One thing is we won’t try to time the market with our investments. You get in trouble doing that. We want a consistent level of innovation, product development, irrespective of where we are in the cycle, because it’s hard to time the cycle. That capability is not a light switch, so if you’re not continuing to exercise the product development muscle as I say, it atrophies and it’s hard to start it back up. And I think Genie has done a great job through the ebbs and flows of the cycle of keeping the focus on customers and keeping focus on innovation that means something to customers.
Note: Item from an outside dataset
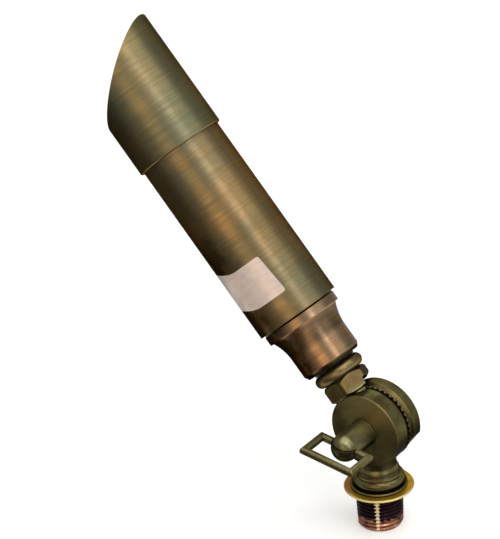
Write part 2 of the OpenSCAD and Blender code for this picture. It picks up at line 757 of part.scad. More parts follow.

That’s the other part of innovation. Sometimes you innovate and it doesn’t mean anything to a customer. It doesn’t drive an improvement for the customer; it doesn’t help their return on invested capital. It sounds really cool to an engineer, but the customer says “I don’t care about that.” That’s the whole thing about listening. I think Genie has done a really good job of listening to the customer and anticipating based on listening to where the market is going. They’ve done it for 50 years and we’re confident they’re going to do it for 50-plus more.
Fearon: One example of a product that we did connect to housing is the 6K telehandler; this will be our first full year of production. We knew smaller ones would connect in the housing market. That would be an example of something that we were definitely targeting to something. But as John said, you can’t time it. The 12k and 15k telehandlers are good for the oil-and-gas market and just as we came out with them, that market went down. We’re really at full line across the board with telehandlers, booms and scissors, so it’s more about making sure we are optimizing the products we have so our customers can make good money off them.
Garrison: It’s a challenging time in the market place, but Genie is doing well. The market is cautious but we’re not looking at the great recession time. There is pressure no doubt, but the independent operators are pretty bullish people. They are entrepreneurial and they try to find a way.